Robot operators are behind a sheet and only view through the robot’s cameras.

These make me think of the Tachikoma, a huge four-legged tank from Ghost in the Shell. It’s not just the number of legs — limited to four or less — that bear that similarity. For each round, the robots are placed in a miniature model of a city, and operators use FPV hardware I’m used to seeing in flying drones. This setup gives them the effect of driving building-sized mechs, and the audience gets to follow along with monitors mounted next to the scoreboard for the competition.

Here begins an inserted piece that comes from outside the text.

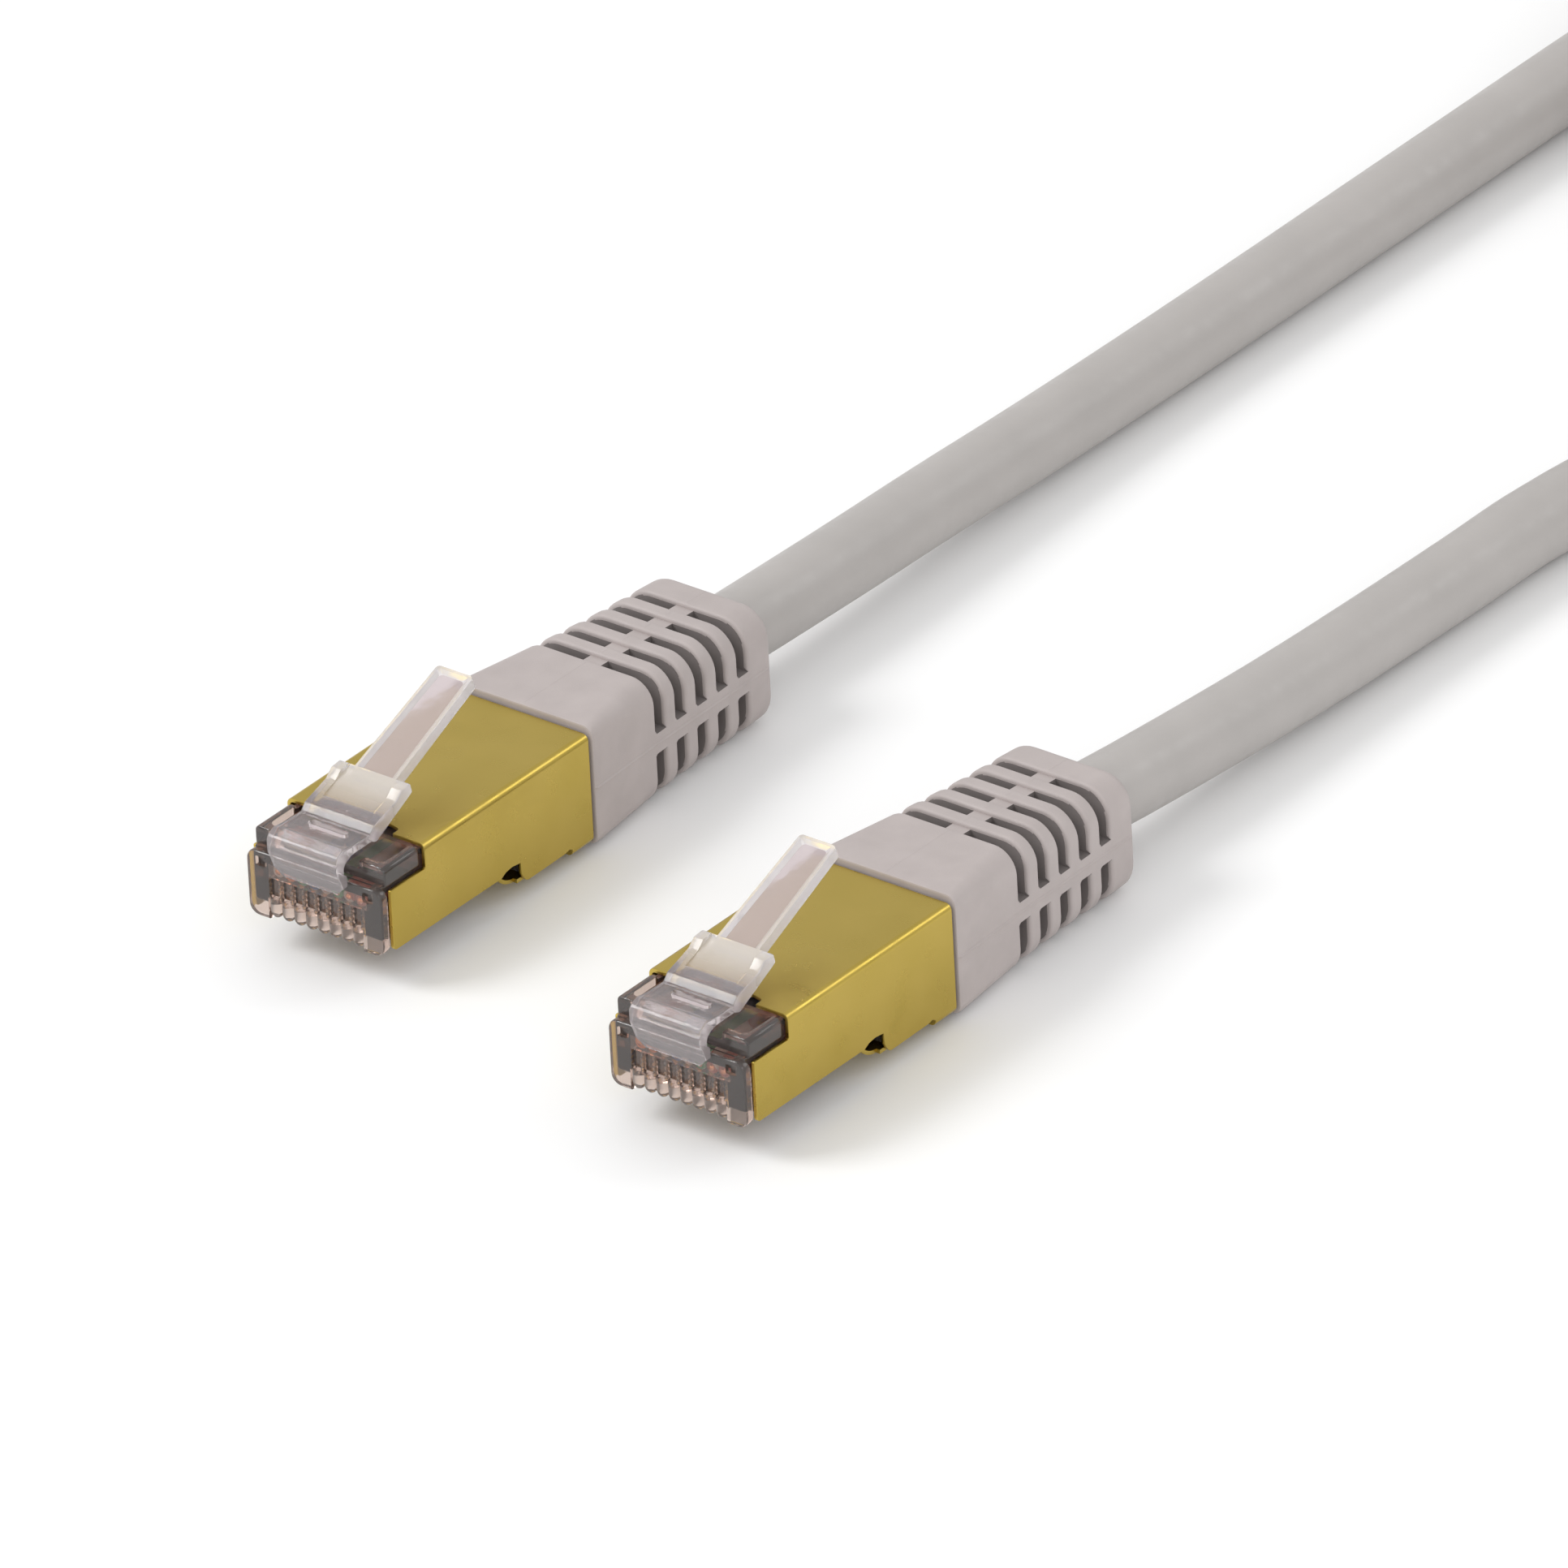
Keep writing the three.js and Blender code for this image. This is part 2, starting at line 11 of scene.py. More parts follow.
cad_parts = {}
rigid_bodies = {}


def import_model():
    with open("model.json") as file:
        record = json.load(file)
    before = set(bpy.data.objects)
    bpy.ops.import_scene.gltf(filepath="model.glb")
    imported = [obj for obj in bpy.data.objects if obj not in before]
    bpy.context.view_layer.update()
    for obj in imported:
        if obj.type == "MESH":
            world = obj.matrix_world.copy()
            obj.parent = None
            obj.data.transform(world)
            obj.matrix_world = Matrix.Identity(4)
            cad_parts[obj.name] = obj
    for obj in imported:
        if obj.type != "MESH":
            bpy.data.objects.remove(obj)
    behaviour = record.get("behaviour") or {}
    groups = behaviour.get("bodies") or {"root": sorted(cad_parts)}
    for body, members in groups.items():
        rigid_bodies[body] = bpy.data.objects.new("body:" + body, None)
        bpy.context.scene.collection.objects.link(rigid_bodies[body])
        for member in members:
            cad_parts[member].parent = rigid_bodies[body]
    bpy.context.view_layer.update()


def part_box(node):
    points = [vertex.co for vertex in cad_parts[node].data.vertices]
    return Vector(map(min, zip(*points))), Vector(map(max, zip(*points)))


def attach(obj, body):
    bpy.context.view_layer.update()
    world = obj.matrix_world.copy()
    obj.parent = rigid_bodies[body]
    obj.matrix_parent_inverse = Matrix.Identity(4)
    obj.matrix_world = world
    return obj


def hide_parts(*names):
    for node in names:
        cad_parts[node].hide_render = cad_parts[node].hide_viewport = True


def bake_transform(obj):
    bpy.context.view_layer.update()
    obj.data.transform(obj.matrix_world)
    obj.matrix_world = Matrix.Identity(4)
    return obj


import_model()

# ---- Sizes ---------------------------------------------------------------------------------
# A plug is drawn in millimetres in its own frame: x across from the middle, y back from the
# front of the nose and z up from the surface. show() carries it into the row's frame.

MM = 0.001
ROOT = "plugs_and_cable"
WAYS = 8
PITCH = 1.016
NOSE_BOTTOM = 2.8
AXIS_HEIGHT = 4.7
SHIELD_REAR = 22.7
BOOT_FRONT = 22.95
BOOT_REAR = 43.9
WIRE_HEIGHT = NOSE_BOTTOM + 3.4
CABLE_DIAMETER = 5.5


def plug_origin(letter):
    low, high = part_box(f"shield_{letter}")
    return Vector(((low.x + high.x) / 2, high.y - SHIELD_REAR * MM, 0))


PLUGS = {letter: plug_origin(letter) for letter in "ab"}


def way_x(way):
    return (way - (WAYS - 1) / 2) * PITCH


# ---- Camera --------------------------------------------------------------------------------

VIEW_AZIMUTH = math.radians(39.457)
VIEW_ELEVATION = math.radians(29.504)
VIEW_ROLL = math.radians(-3.079)
VIEW_DISTANCE = 3.0
VIEW_CENTRE = Vector((0.00209, 0.007784, 0.00775))
SENSOR = 36
LENS = 1016.44


def make_camera():
    azimuth, elevation = VIEW_AZIMUTH, VIEW_ELEVATION
    back = Vector((math.sin(azimuth) * math.cos(elevation),
                   -math.cos(azimuth) * math.cos(elevation), math.sin(elevation)))
    level = Vector((math.cos(azimuth), math.sin(azimuth), 0))
    upright = back.cross(level)
    right = level * math.cos(VIEW_ROLL) + upright * math.sin(VIEW_ROLL)
    above = upright * math.cos(VIEW_ROLL) - level * math.sin(VIEW_ROLL)
    data = bpy.data.cameras.new("camera")
    data.sensor_width, data.lens = SENSOR, LENS
    data.clip_start, data.clip_end = 0.1, 20
    camera = bpy.data.objects.new("camera", data)
    camera.matrix_world = Matrix.Translation(VIEW_CENTRE + back * VIEW_DISTANCE) @ Matrix(
        (right, above, back)).transposed().to_4x4()
    bpy.context.scene.collection.objects.link(camera)
    bpy.context.scene.camera = camera


# ---- Material nodes ------------------------------------------------------------------------

class Look:
    """A Principled material and short calls for the nodes that feed it."""

    def __init__(self, name, colour, roughness, **sockets):
        self.material = bpy.data.materials.new(name)
        self.material.use_nodes = True
        self.tree = self.material.node_tree
        self.shader = self.tree.nodes["Principled BSDF"]
        self.out = self.tree.nodes["Material Output"]
        self.where = self.tree.nodes.new("ShaderNodeTexCoord").outputs["Object"]
        self.set("Base Color", (*colour, 1))
        self.set("Roughness", roughness)
        for socket, value in sockets.items():
            self.set(socket.replace("_", " ").title().replace("Ior", "IOR"), value)

    def set(self, socket, value):
        self.shader.inputs[socket].default_value = value

    def link(self, source, target):
        self.tree.links.new(source, target)

    def node(self, kind, **values):
        made = self.tree.nodes.new("ShaderNode" + kind)
        for key, value in values.items():
            if hasattr(made, key):
                setattr(made, key, value)
            else:
                made.inputs[key.replace("_", " ").title()].default_value = value
        return made

    def noise(self, scale, detail=4.0, stretch=(1, 1, 1)):
        """Noise with about `scale` features in a millimetre."""
        mapping = self.node("Mapping")
        mapping.inputs["Scale"].default_value = [s / MM for s in stretch]
        self.link(self.where, mapping.inputs["Vector"])
        texture = self.node("TexNoise", scale=scale, detail=detail)
        self.link(mapping.outputs["Vector"], texture.inputs["Vector"])
        return texture.outputs["Fac"]

    def ramp(self, value, stops):
        made = self.node("ValToRGB")
        self.link(value, made.inputs["Fac"])
        elements = made.color_ramp.elements
        while len(elements) < len(stops):
            elements.new(0.5)
        for element, (position, colour) in zip(elements, stops):
            element.position = position
            element.color = (*colour, 1) if len(colour) == 3 else colour
        return made.outputs["Color"]

    def colour(self, value, stops):
        self.link(self.ramp(value, stops), self.shader.inputs["Base Color"])

    def vary(self, socket, value, low, high, start=0.35, end=0.65):
        """A socket that runs from low to high as the value goes from start to end."""
        made = self.node("MapRange")
        for key, number in (("From Min", start), ("From Max", end), ("To Min", low), ("To Max", high)):
            made.inputs[key].default_value = number
        self.link(value, made.inputs["Value"])
        self.link(made.outputs["Result"], self.shader.inputs[socket])

    def bump(self, height, depth, strength=1.0):
        """Bump of the given depth in millimetres. Calls in a row add up."""
        made = self.node("Bump")
        made.inputs["Strength"].default_value = strength
        made.inputs["Distance"].default_value = depth * MM
        self.link(height, made.inputs["Height"])
        normal = self.shader.inputs["Normal"]
        if normal.is_linked:
            self.link(normal.links[0].from_socket, made.inputs["Normal"])
        self.link(made.outputs["Normal"], normal)


def absorb(look, colour, density):
    volume = look.tree.nodes.new("ShaderNodeVolumeAbsorption")
    volume.inputs["Color"].default_value = (*colour, 1)
    volume.inputs["Density"].default_value = density
    look.link(volume.outputs["Volume"], look.out.inputs["Volume"])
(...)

I haven’t seen one of these events in person before, but this group has been competing for five years. And a little searching turns up coverage of similar events going back to 2011 and beyond. We’ve even seen build details for competition robots over on Hackaday.io that really show off the engineering that goes into these robots.

This is just a short clip that provides a glimpse of the fun. But you can get a much better feel for the sport by watching a full match. At multiple points around the arena, action cameras are running to capture each round of competition. Maker Faire footage has not yet been posted, but you can see dozens of battles from previous years on the RTEAM Robotics Club webpage.